**WHAT IS EXPECTED**: Everything from the line containing "before = set(bpy.data.objects)" to the line containing "obj.data.transform(world)", both lines included, must be copied exactly; nothing else should be.

**Records with modeling code**:
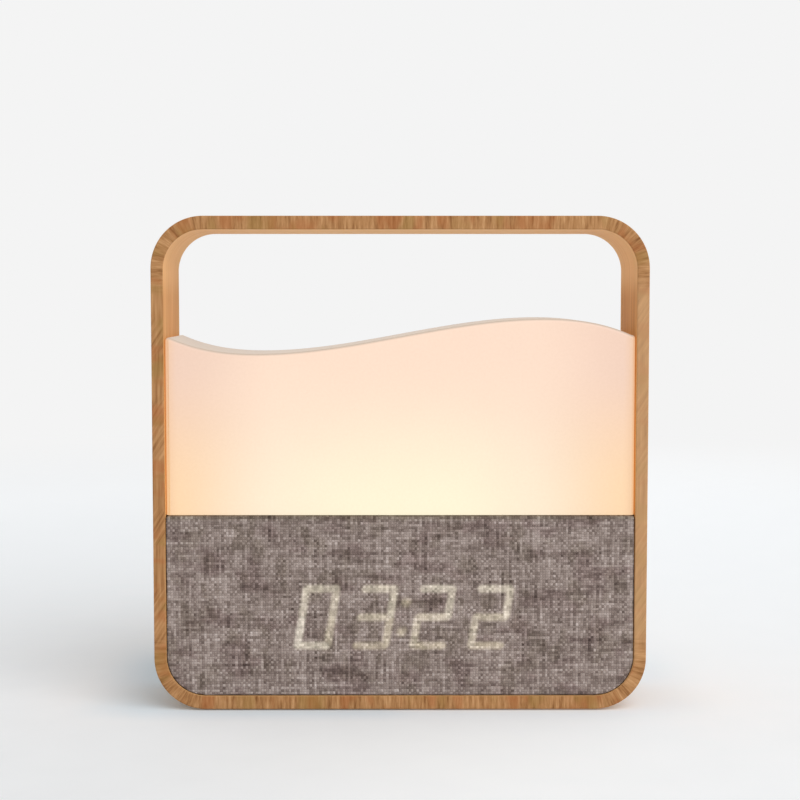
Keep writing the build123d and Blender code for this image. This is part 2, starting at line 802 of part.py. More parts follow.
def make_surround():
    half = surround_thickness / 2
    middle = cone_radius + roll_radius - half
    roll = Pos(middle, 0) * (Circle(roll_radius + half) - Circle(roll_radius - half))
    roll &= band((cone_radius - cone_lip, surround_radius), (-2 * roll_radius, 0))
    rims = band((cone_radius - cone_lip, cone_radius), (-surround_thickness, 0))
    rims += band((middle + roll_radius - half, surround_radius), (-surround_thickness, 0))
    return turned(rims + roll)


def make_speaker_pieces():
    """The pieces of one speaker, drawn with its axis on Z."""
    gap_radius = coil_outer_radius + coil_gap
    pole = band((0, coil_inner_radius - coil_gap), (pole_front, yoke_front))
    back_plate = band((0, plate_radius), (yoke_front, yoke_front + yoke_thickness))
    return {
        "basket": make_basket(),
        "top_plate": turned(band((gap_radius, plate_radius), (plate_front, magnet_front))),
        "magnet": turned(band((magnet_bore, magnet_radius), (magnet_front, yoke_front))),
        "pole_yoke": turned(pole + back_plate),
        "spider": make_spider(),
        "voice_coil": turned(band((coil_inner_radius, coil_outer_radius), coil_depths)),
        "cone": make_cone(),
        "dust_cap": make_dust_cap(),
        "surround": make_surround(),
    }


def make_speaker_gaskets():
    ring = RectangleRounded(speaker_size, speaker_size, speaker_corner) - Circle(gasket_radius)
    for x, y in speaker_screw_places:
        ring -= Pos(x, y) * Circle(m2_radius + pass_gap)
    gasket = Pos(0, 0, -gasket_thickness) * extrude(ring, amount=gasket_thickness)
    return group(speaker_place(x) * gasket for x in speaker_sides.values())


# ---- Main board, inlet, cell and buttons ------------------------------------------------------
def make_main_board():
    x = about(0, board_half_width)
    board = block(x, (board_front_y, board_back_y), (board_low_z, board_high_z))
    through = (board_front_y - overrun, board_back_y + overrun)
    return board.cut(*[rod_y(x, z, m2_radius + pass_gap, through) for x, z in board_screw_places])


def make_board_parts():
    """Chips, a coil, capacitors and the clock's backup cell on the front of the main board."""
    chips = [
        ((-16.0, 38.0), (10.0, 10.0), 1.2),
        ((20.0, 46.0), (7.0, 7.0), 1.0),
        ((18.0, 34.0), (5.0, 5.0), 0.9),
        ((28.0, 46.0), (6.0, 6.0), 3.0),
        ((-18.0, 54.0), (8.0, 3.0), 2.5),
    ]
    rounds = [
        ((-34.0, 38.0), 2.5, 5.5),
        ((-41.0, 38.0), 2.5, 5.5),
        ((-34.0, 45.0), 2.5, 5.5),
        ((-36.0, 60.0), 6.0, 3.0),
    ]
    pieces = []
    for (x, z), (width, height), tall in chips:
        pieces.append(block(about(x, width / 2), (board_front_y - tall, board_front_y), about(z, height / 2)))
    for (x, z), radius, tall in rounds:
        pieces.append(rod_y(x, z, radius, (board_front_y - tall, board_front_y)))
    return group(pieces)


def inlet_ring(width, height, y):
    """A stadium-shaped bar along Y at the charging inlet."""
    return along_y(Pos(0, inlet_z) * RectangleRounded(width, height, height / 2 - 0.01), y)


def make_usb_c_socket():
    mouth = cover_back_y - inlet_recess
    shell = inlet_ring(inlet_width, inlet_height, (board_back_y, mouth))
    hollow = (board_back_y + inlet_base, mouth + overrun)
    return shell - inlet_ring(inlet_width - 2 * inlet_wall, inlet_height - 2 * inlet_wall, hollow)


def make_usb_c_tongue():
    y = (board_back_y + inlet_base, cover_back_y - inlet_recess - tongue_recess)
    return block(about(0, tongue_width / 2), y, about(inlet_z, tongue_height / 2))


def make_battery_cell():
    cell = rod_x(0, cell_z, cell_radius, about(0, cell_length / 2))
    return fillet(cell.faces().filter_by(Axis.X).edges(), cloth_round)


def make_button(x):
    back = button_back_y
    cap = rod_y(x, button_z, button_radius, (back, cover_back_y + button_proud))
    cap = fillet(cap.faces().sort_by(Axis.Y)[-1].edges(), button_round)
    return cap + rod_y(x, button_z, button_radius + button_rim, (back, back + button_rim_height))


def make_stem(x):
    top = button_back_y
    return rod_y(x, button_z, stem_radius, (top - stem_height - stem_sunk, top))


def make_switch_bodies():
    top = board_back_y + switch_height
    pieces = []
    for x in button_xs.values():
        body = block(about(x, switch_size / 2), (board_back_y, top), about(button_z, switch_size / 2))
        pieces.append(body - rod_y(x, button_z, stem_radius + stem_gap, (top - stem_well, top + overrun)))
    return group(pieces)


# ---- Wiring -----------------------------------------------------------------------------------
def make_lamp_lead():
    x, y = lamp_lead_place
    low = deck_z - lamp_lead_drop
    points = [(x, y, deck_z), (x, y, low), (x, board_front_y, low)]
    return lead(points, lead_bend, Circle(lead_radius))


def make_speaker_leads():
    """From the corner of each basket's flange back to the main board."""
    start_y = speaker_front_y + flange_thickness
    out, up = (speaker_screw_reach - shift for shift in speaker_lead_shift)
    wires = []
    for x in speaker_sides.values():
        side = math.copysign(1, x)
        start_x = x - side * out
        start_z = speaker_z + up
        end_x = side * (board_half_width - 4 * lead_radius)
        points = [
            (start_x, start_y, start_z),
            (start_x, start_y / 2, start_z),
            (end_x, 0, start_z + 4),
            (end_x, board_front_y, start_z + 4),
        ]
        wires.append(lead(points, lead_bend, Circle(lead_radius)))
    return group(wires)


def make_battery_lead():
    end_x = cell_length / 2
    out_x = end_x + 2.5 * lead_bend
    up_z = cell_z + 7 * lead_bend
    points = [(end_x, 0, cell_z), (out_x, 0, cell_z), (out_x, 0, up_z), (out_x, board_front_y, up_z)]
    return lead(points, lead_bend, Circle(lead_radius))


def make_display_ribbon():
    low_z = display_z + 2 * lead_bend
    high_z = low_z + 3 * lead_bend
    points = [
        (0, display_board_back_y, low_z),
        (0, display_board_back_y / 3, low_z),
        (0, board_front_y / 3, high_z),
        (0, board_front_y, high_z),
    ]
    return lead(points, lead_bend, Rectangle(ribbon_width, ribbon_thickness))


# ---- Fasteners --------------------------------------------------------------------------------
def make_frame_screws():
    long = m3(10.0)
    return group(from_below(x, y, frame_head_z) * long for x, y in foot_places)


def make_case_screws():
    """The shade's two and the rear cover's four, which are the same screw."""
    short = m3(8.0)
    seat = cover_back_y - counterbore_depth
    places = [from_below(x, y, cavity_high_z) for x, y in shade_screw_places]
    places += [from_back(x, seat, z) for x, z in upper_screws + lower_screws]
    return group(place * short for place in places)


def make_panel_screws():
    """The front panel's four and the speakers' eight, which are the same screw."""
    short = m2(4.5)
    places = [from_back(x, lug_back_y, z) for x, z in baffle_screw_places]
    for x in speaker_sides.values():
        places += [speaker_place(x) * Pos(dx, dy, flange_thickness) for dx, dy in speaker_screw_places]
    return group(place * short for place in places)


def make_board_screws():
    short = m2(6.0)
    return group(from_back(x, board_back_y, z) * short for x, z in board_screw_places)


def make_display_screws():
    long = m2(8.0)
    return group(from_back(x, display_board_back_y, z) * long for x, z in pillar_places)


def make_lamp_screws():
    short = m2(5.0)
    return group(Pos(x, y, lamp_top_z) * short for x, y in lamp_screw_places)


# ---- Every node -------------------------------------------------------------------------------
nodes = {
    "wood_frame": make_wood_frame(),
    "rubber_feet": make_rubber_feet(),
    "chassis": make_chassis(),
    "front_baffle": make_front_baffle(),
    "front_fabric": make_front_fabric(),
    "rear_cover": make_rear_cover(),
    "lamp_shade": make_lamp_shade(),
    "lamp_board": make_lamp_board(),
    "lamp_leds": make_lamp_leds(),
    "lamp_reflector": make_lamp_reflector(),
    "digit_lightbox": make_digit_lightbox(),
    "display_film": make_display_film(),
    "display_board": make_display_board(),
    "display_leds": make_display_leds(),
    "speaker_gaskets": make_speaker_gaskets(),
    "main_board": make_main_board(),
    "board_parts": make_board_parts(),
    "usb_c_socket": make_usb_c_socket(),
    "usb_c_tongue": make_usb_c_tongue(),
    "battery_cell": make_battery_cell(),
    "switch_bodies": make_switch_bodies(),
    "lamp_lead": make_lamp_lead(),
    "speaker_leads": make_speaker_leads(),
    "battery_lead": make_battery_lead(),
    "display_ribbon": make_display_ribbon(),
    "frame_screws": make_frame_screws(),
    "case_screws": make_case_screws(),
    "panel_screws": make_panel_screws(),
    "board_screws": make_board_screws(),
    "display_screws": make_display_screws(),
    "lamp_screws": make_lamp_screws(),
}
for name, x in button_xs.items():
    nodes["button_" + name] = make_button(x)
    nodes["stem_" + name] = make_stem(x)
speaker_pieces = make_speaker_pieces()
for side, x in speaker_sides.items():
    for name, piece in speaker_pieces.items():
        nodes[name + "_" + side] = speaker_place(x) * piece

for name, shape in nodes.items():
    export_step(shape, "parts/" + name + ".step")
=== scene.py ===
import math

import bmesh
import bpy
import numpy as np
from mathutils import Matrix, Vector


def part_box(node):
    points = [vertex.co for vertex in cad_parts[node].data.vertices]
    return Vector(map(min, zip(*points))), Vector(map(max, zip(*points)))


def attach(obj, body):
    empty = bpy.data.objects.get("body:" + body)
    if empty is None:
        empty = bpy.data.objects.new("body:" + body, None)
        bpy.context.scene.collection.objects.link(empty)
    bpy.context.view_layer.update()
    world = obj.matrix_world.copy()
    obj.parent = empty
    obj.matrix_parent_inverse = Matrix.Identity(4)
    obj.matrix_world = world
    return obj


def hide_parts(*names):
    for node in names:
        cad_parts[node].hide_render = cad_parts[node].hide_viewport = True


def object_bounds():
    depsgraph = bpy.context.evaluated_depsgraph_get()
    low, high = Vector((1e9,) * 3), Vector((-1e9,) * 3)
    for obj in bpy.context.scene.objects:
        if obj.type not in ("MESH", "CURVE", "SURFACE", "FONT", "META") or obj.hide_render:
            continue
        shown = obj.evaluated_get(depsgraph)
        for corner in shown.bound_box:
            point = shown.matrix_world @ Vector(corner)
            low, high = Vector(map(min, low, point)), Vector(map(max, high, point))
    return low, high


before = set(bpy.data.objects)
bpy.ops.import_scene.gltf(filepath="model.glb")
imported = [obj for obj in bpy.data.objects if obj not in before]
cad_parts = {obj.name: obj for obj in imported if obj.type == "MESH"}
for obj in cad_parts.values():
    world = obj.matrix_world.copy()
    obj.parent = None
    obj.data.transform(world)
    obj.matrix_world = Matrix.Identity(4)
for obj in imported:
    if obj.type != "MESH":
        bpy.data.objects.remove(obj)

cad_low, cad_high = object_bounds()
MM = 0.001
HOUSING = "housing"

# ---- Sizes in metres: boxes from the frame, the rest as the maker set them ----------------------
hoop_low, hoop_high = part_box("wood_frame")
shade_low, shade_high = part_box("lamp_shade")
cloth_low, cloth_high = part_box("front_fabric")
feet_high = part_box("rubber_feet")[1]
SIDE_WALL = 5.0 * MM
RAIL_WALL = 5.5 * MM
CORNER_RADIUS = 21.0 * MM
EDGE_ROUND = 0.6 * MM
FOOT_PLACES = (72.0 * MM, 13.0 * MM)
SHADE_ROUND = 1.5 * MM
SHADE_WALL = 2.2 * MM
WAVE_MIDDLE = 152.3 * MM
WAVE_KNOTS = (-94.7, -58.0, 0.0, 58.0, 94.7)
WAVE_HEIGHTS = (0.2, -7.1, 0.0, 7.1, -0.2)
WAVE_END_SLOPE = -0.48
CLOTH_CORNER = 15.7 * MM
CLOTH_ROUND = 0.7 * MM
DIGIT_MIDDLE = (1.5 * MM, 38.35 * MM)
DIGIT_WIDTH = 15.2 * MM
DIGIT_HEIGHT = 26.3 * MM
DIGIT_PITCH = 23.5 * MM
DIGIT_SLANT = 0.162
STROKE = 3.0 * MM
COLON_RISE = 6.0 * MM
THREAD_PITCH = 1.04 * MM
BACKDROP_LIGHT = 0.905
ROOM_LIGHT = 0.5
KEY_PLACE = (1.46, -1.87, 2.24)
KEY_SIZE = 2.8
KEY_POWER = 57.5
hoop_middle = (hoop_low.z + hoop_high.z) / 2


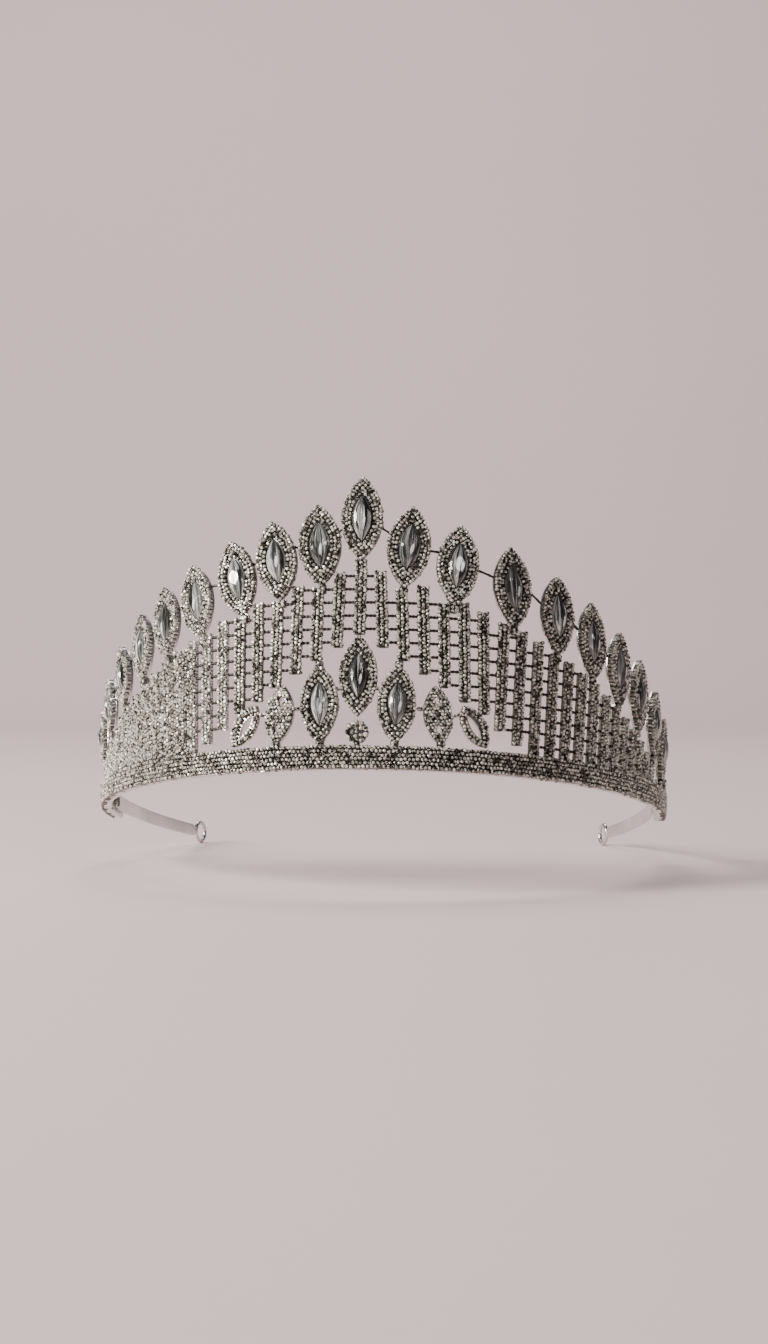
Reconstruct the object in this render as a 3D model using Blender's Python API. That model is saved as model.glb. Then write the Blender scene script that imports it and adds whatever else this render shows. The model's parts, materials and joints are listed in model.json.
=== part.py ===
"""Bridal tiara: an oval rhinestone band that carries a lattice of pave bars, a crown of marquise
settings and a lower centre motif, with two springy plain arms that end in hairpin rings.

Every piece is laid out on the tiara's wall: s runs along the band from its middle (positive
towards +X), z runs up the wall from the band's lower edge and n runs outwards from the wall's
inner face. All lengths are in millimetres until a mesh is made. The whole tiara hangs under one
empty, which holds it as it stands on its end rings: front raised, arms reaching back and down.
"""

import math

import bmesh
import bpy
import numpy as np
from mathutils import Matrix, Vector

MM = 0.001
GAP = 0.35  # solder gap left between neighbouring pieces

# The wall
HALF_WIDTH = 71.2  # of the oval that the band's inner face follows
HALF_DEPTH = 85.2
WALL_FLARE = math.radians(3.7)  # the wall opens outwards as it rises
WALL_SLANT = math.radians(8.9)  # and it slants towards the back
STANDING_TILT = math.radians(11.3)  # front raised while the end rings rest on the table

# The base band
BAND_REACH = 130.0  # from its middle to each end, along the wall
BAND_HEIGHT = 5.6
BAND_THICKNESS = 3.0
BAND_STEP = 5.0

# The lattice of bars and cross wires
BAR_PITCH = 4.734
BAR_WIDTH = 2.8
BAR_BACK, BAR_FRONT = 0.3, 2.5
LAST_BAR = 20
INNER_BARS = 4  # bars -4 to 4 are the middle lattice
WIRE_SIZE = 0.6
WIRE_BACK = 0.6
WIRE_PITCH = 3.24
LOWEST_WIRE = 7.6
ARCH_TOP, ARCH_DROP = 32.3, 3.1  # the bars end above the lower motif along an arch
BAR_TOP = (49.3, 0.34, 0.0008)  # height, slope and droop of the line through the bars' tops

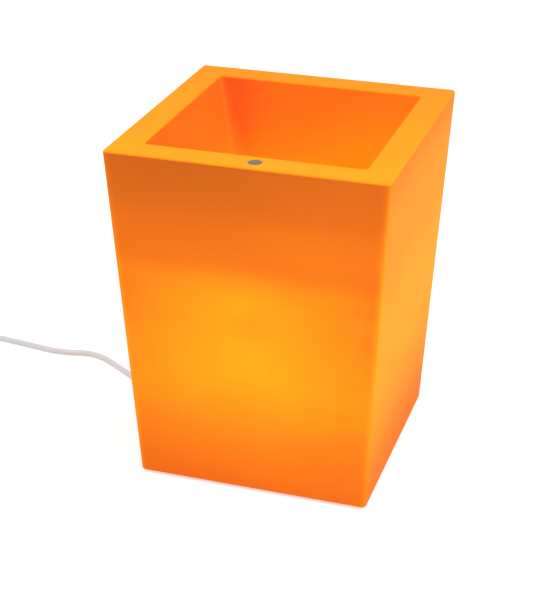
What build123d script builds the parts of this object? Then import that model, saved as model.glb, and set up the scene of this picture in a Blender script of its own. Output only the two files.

**PROBLEM SOLUTION**:
before = set(bpy.data.objects)
bpy.ops.import_scene.gltf(filepath="model.glb")
imported = [obj for obj in bpy.data.objects if obj not in before]
cad_parts = {obj.name: obj for obj in imported if obj.type == "MESH"}
for obj in cad_parts.values():
    world = obj.matrix_world.copy()
    obj.parent = None
    obj.data.transform(world)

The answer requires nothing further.